# Jacksonville, NC 5YO M A045263 PTS 1/13/11



## gsdraven (Jul 8, 2009)

At Onslow County Animal Shelter
Petfinder Adoptable Dog | German Shepherd Dog | Jacksonville, NC | A045263










Our rescue was contacted about this guy but we don't pull from southern shelters. 
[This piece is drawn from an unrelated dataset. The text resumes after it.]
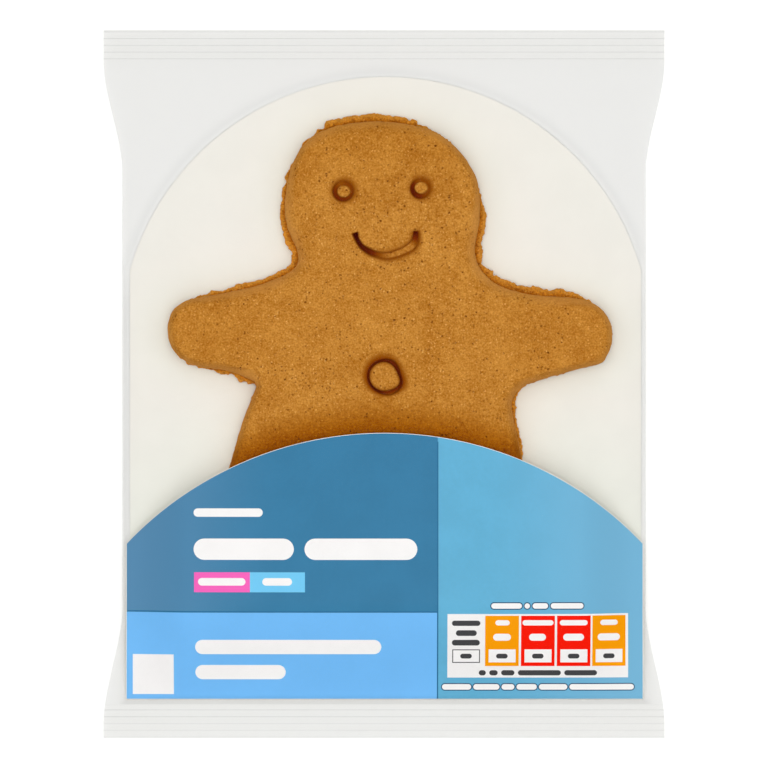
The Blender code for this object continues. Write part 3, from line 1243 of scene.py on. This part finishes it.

The person that contacted us took him out and walked him. They said he was very friendly but may need some socialization. He was dumped at the shelter but appears to be in good health.


----------



## KZoppa (Aug 14, 2010)

i'm about 10 minutes away from this shelter. They're a very high kill.


----------



## pamela berger (Jun 19, 2008)

bump


----------



## Myamom (Oct 10, 2005)

Very very high kill!!


----------



## JeanKBBMMMAAN (May 11, 2005)

VERY bump.


----------



## KZoppa (Aug 14, 2010)

anyone have any news? 97% of dogs dont make it out of this shelter.


----------



## kcscott85 (May 3, 2009)

Bump! I can pull this guy and keep him a few days if someone can give him a home after that. I'm in Jacksonville and can drive up to 2 hours away to meet.


----------



## icycleit (Jan 10, 2010)

I met this boy this weekend, he is absolutely GORGEOUS! I hate this picture of him, it does NOT do his beauty justice. He is a BIG boy. They had 3 there while I was there. Solid black, white shepherd and this boy. Left with the solid blackdude. This guy and the white GSD there are now the ONLY two remaining and WILL BE PTS on Friday 1-28-11. He does not have much of a chance here.


----------



## vat (Jul 23, 2010)

Oh bump for the poor boy!


----------



## KZoppa (Aug 14, 2010)

wish i could help but i wont be in town. bump for this guy. Big BIG BIG bump. someone please help him!


----------



## Ingrid (Aug 29, 2010)

Bump


----------



## EMarie59 (Jan 22, 2011)

This poor guy! BUMP!


----------



## EMarie59 (Jan 22, 2011)

Bumping again


----------